I mention that story to illustrate that local concerns continued to be of great importance to one of the very few New Zealand Methodist lay leaders who have worked extensively at the national and international level. Vera was national President of the Methodist Women’s Fellowship (MWF), 1970-2.
This was a springboard to becoming President of the South Pacific (1976-81), and then secretary to the World Federation of Methodist Women (WFMW). She was a representative of the WFMW to United Nations’ Convention on women’s rights in Nairobi 1985.
Her intense interest in the politics and policies surrounding women’s rights and feminist perspectives led her into local, regional and national responsibilities with the National Council of Women.
As if the agenda was not quite enough, Vera continued to actively lead in local, regional and national Methodist Church life, becoming the Vice-President in 1976, as well as chairing the key educational committee, the Grafton Hall of Residence. She registered as a marriage celebrant, and conducted services of worship.
It is a remarkable contribution, and parallel to Rita Snowden’s work, done on the smell of an oily rag. I often sat in the small lounge of the modest Rothesay Bay home, and wondered how she had achieved so much. We would talk about the interesting trivia of Auckland Synod life and then reflect on wider faith issues.
The homosexual laws reforms of the 1980s spilt over into the Church agenda of the 1990s. It was one of these large debates, a turning point in Vera’s mind about all of the liberal agenda.
Vera took a much more conservative approach on this issue, although she was more or less content to allow the normal processes of discussion, debate, and finding a middle way. Increasingly, however, she was dismayed to find the subject was leading inevitably to a deep rift in parish, synod and Connexional life. More than any other issue in church, Vera returned to it, time and again. She believed that due process was being done away with, and said so at a number of Synod meetings.
In fact, one of the first signs of trouble had come at St Kilda’s, when a number of people left in protest against the employment of gay rights’ activist, Rev Dr David Bromell, by the Dunedin Parish. Bromell’s cause as a gay man was embraced with enthusiasm by the liberal Methodist leaders. It was not, however, the view from the pews. In an unprecedented move the President of Conference, Rev Bruce Scammell, sought an indicative vote from all church members over the acceptance of gay and lesbian presbyters into Full Connexion. The results were a massive 90% rejection.
In a series of manoeuvres, subsequent Conferences took decisions during the 1990s which favoured abiding by the pro-gay human rights legislation. The lay vote was ignored or sometimes derided. Vera Dowie was distressed by the overturning of democratic procedures to the point where she lost faith in the District leadership, and questioned the Connexion she had served so well.
To some extent her fears were confirmed.
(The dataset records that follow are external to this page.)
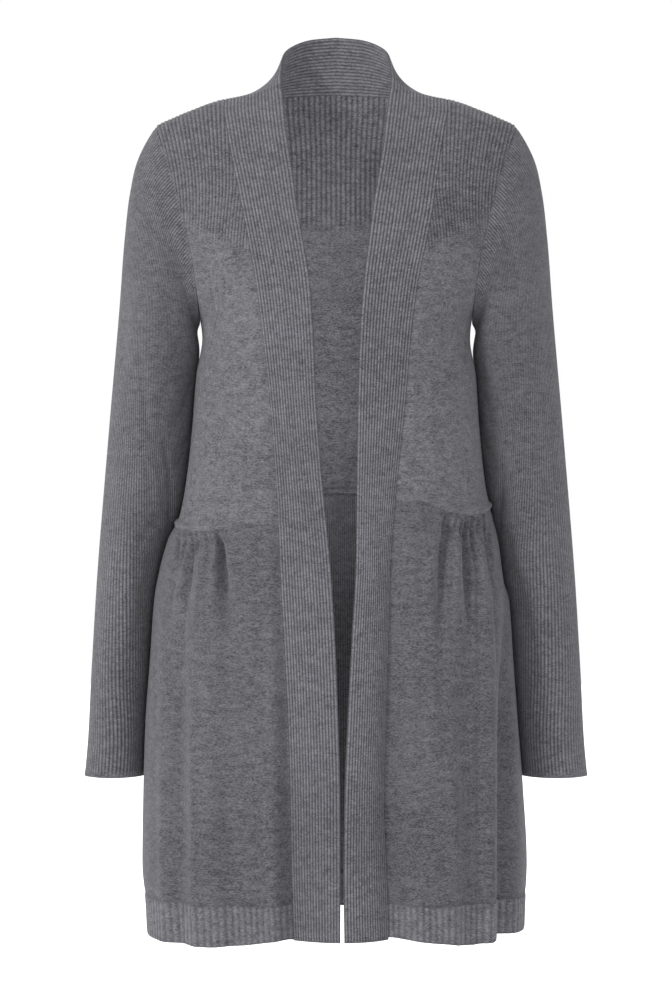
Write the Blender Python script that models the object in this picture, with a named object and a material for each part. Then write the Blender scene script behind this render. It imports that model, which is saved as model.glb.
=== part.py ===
"""Long open-front ribbed cardigan, worn and hollow, one closed solid for each knitted piece.

Sizes are in millimetres and are scaled to metres when a mesh is made. +Z is up, the front faces -Y,
and +X is the wearer's left. The origin is at the high point of the shoulders, midway between them.

Every panel lies on one worn form. A place on the form has a turn, in degrees round the body (0 at the
middle of the front, 90 at the wearer's left side, -90 at the right side, 180 at the middle of the back),
and a height.
"""

from functools import lru_cache

import bmesh
import bpy
import numpy as np

MM = 0.001

# Knit
WALL = 1.8  # thickness of the plain knit
RIB_RISE = 0.7  # how far a rib stands over it
SEAM_GAP = 0.3  # gap between two pieces at a seam
FOLD_ROOM = 0.45  # gap between two layers that turn back on each other at a seam

# Heights of the main lines
NECK_POINT = -8.0  # where the band's seam crosses the shoulder seam
SHOULDER_TIP = -36.0
UNDERARM = -224.0
HEM_TOP = -774.0

# Armhole
SHOULDER_TIP_HALF_WIDTH = 174.6
UNDERARM_HALF_WIDTH = 130.4
ARMHOLE_BOW = {"front": 8.0, "back": 7.0}  # how far it curves in from a straight line
NECK_SHARE = 0.667  # of the back's top edge, from its middle to the shoulder seam

# Stitches, wider than the real ones, which are about 3.3 mm apart
YOKE_RIBS_FRONT = 14
YOKE_RIBS_BACK = 40
BAND_RIBS = 13
SLEEVE_RIBS = 35
SKIRT_BACK_RIBS = 54
HEM_RIBS_FRONT = 26
FADING_RIB = 0.35  # share of a rib's rise where a yoke ends
CUFF_EDGE_RISE = 0.5  # how far the turned edge of a cuff stands out

# Raised edge over the waist seam
SEAM_RIDGE = 1.2
SEAM_RIDGE_MIDDLE = 3.5
SEAM_RIDGE_HALF_WIDTH = 2.4

SKINS = {"rib": (0.133, 0.131, 0.144), "plain": (0.165, 0.162, 0.176), "sleeve": (0.120, 0.118, 0.131)}


def table(names, rows):
    """The columns of a table of numbers, by name."""
    return dict(zip(names, np.array(rows, float).T))


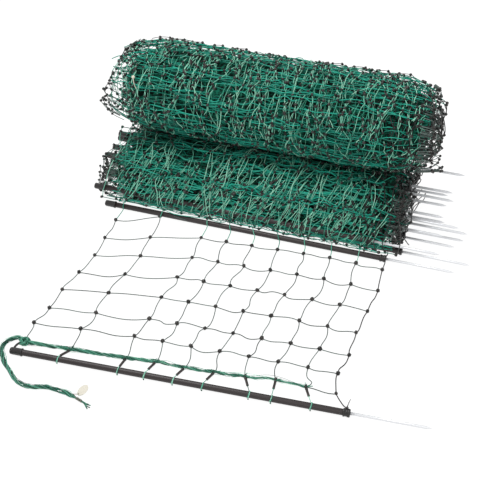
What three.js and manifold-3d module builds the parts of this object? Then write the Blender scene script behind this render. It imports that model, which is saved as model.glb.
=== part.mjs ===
// Electric fence netting for small animals: 50 m of net on 16 posts, bundled as it is sold.
// The first post lies out in front with a stretch of net behind it. The other 15 posts lie side by side
// in the folded net, and the rest of the net is rolled up on top of them.
// Millimetres, +Z up. +X runs along the bundled posts towards their spikes, +Y away from the first post,
// and the origin is on the floor under the middle of the folded net.
import * as THREE from "three";
import { mergeVertices } from "three/addons/utils/BufferGeometryUtils.js";
import Module from "manifold-3d";

const wasm = await Module();
wasm.setup();

// Gap kept between two pieces that touch
const FIT = 0.3;

// Posts and their steel spikes
const POST_LENGTH = 700;
const POST_RADIUS = 6.5;
const SPIKE_RADIUS = 3.1;
const SPIKE_REACH = 165;
const SPIKE_SHANK = 40;
const SPIKE_POINT = 12;
const CAP_LENGTH = 27;
const CAP_WALL = 0.9;
const CAP_END = 3;
const CAP_RIM = 0.8;
const CAP_RIM_WIDTH = 3;
const FOOT_SOCKET = 6;
const FOOT_FLANGE = 8;

// Green thread that ties the net to the first post, and the black sleeves on it
const THREAD_RADIUS = 0.8;
const INSULATOR_RADIUS = 2.5;
const INSULATOR_LENGTH = 24;

// Net: line 0 is the top line, line 9 the black bottom line, and the top gap takes up the post's spare length
const SECOND_GAP = 118;
const LINE_GAP = 62;
const EVEN_LINES = 7;
const STRAND_RADIUS = 0.9;
const BOTTOM_LINE_RADIUS = 1.2;
const KNOT_RADIUS = 4;

// Twisted green lead along the first post: thick at the top, where the net's strands join it
const LEAD_STRETCHES = [
  { radius: 4.5, from: 0, to: 2 },
  { radius: 3.2, from: 2, to: 6 },
  { radius: 2, from: 6, to: 9 },
];
const LEAD_KNOT = [12, 9, 8];
const STRAP_RADIUS = 1.3;

// Where the first post and its stretch of net lie
const FIRST_TOP = [-309, -709];
const FIRST_TURN = 4.5;

// The stretch of net as it lies on the floor, along the post and away from it
const NET_START = 16;
const NET_END = 28;
const LEAD_OUT = [33, 38, 43, 48, 46, 49, 52, 59, 54, 50];
const ROW_OUT = [108, 168, 242, 318, 395, 474];
const ROW_LEAN = [-6, 7, 10, 23, 35, 34];
const LINE_PULL = [0.12, 0.06, 0, 0, 0, 0, 0, 0, 0.01, 0.03];
const OVERLAP_IN_FOLD = 12;
const TIE_SLIP = [-16, -4, -10, -12, -13, 20, 3, 20];

// Bundled posts: place across the floor in rows, height in levels, how far the spike's tip stands out
// past the folded net, and the post's turn in degrees
const FRONT_ROW = -119;
const ROW_SPACE = 13;
const LEVEL_SPACE = 14;
const BUNDLED_POSTS = [
  { row: -1.46, level: 0, past: 146, turn: 0.2 },
  { row: 0, level: 0, past: 176, turn: -0.1 },
  { row: -0.7, level: 1, past: 107, turn: -0.2 },
  { row: 2.2, level: 0, past: 132, turn: -0.5 },
  { row: 3.4, level: 0, past: 149, turn: 0.3 },
  { row: 2.1, level: 1, past: 102, turn: 0.1 },
  { row: 3.1, level: 1, past: 155, turn: -0.1 },
  { row: 4.2, level: 1, past: 96, turn: 0.4 },
  { row: 2.3, level: 2, past: 134, turn: -0.3 },
  { row: 3.5, level: 2, past: 93, turn: 0.2 },
  { row: 5.4, level: 2, past: 93, turn: 0.8 },
  { row: 7.1, level: 2, past: 88, turn: 0.5 },
  { row: 4.8, level: 3, past: 108, turn: -0.6 },
  { row: 6.1, level: 3, past: 101, turn: 0.4 },
  { row: 7.9, level: 3.9, past: 120, turn: 0.7 },
];

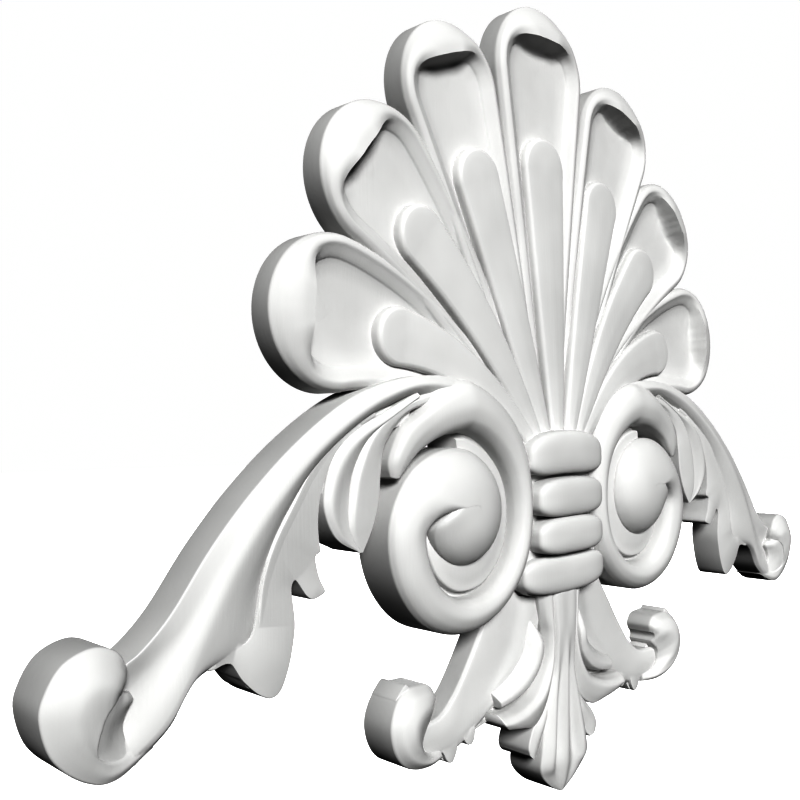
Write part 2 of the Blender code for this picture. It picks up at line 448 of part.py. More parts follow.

When the crusading Wesleyan Methodist Movement finally broke away after the 1999 Conference, the Church was badly damaged. Despite Frank Hanson’s belief that the effects were minor, the results indicate otherwise. (See Unit 5 introduction.) There is now a crucial shortage of presbyters, a number of less than viable Methodist Districts, and continuing severe tensions at Conference among the Pasifika, Pakeha and Te Taha Maori, primarily genetated by variations on the theme of gay rights.
Vera is no longer able to participate in these debates. After conducting a wedding she decided to walk on the Mairangi Bay beach. She slipped on the rocks, and fell on her head. She suffered severe brain injuries. Her life hung in the balance for several weeks and her recovery left her with only fragments of memories.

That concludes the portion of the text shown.